## START

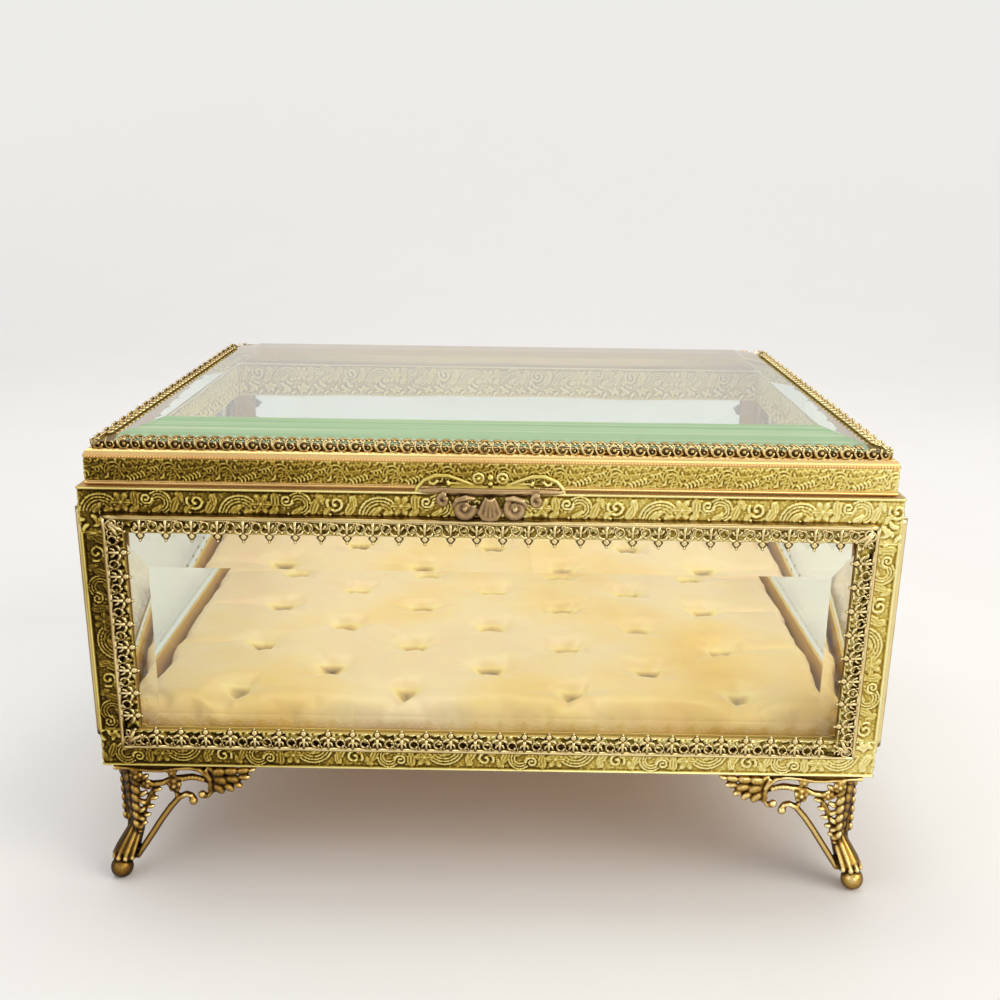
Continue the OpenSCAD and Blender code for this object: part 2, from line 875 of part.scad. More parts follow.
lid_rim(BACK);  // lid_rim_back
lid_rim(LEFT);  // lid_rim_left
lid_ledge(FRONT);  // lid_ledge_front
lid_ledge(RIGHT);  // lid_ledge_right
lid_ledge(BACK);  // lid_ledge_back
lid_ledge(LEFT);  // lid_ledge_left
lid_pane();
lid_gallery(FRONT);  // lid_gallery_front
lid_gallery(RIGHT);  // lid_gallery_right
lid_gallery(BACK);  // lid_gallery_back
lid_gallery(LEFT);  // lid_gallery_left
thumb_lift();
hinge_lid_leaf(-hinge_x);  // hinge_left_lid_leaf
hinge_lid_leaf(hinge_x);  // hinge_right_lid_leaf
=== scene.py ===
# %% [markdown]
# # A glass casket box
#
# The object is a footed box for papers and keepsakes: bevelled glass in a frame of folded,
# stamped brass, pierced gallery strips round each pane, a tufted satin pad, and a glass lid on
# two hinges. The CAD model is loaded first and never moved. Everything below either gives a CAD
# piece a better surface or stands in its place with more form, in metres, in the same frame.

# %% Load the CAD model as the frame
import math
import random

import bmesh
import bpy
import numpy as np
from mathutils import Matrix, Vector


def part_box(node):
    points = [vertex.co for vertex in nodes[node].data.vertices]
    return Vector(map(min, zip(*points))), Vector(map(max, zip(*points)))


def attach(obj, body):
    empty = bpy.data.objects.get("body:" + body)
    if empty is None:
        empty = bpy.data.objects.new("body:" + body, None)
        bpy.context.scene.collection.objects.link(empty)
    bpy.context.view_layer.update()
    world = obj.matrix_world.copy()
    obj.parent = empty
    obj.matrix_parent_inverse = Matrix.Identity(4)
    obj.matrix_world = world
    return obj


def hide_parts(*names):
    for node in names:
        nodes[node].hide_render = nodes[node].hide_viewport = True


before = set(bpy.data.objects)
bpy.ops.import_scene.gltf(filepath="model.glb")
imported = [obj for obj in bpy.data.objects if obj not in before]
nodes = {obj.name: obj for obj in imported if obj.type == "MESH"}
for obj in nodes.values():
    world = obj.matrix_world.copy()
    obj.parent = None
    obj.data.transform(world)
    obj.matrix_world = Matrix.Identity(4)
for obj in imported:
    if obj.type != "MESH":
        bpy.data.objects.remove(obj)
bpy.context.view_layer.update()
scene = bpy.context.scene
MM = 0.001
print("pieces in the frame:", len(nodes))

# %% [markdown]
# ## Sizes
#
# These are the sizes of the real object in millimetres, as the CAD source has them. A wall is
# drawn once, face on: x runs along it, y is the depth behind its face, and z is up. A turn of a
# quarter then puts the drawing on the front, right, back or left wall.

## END
## START

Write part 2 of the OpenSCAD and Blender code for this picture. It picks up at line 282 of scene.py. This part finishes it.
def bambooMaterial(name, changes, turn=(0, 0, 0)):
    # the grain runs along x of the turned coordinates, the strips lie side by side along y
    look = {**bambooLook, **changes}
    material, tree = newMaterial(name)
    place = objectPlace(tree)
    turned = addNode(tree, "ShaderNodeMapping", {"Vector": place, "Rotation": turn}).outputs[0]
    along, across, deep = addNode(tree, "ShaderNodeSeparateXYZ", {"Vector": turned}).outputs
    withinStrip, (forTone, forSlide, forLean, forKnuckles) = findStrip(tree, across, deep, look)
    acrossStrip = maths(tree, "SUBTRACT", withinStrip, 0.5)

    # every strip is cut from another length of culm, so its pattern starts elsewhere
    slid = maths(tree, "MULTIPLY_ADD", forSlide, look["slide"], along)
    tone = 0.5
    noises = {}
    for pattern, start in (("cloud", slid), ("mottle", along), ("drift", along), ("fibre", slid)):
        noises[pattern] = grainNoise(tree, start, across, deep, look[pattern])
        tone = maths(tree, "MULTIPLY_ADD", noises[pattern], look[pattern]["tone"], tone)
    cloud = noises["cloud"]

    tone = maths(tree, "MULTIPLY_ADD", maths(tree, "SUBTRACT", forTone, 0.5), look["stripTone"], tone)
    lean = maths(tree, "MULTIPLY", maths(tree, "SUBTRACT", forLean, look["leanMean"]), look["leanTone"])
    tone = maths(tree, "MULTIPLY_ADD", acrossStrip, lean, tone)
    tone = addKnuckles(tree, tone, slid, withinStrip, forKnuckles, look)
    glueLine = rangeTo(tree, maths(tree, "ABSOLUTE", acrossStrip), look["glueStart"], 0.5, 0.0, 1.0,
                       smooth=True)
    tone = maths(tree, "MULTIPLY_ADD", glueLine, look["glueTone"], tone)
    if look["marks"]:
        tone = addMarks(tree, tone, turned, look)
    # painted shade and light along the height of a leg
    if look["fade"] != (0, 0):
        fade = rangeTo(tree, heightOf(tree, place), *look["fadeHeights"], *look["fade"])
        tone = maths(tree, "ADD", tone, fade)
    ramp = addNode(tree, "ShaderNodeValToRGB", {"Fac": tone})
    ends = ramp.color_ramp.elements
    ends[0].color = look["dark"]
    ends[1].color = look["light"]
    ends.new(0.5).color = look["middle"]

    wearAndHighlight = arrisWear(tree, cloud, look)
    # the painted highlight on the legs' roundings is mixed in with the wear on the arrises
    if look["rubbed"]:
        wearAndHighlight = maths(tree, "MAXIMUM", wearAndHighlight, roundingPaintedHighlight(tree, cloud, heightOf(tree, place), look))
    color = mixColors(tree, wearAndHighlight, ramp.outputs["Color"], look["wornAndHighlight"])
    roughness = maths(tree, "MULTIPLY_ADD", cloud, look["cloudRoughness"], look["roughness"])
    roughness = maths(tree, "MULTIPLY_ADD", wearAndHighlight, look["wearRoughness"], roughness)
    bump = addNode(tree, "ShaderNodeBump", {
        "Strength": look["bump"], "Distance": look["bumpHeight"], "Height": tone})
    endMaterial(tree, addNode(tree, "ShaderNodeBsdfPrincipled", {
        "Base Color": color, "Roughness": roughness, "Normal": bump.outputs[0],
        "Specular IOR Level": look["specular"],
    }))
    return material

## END

• _What the task requires_: Print, without alteration, the lines from the line with "Continue the OpenSCAD" to the line with "zip(*points))), Vector(map(max, zip(*points)))". Include both of them, and omit every other line.

• _Output of the exercise_:
Continue the OpenSCAD and Blender code for this object: part 2, from line 875 of part.scad. More parts follow.
lid_rim(BACK);  // lid_rim_back
lid_rim(LEFT);  // lid_rim_left
lid_ledge(FRONT);  // lid_ledge_front
lid_ledge(RIGHT);  // lid_ledge_right
lid_ledge(BACK);  // lid_ledge_back
lid_ledge(LEFT);  // lid_ledge_left
lid_pane();
lid_gallery(FRONT);  // lid_gallery_front
lid_gallery(RIGHT);  // lid_gallery_right
lid_gallery(BACK);  // lid_gallery_back
lid_gallery(LEFT);  // lid_gallery_left
thumb_lift();
hinge_lid_leaf(-hinge_x);  // hinge_left_lid_leaf
hinge_lid_leaf(hinge_x);  // hinge_right_lid_leaf
=== scene.py ===
# %% [markdown]
# # A glass casket box
#
# The object is a footed box for papers and keepsakes: bevelled glass in a frame of folded,
# stamped brass, pierced gallery strips round each pane, a tufted satin pad, and a glass lid on
# two hinges. The CAD model is loaded first and never moved. Everything below either gives a CAD
# piece a better surface or stands in its place with more form, in metres, in the same frame.

# %% Load the CAD model as the frame
import math
import random

import bmesh
import bpy
import numpy as np
from mathutils import Matrix, Vector


def part_box(node):
    points = [vertex.co for vertex in nodes[node].data.vertices]
    return Vector(map(min, zip(*points))), Vector(map(max, zip(*points)))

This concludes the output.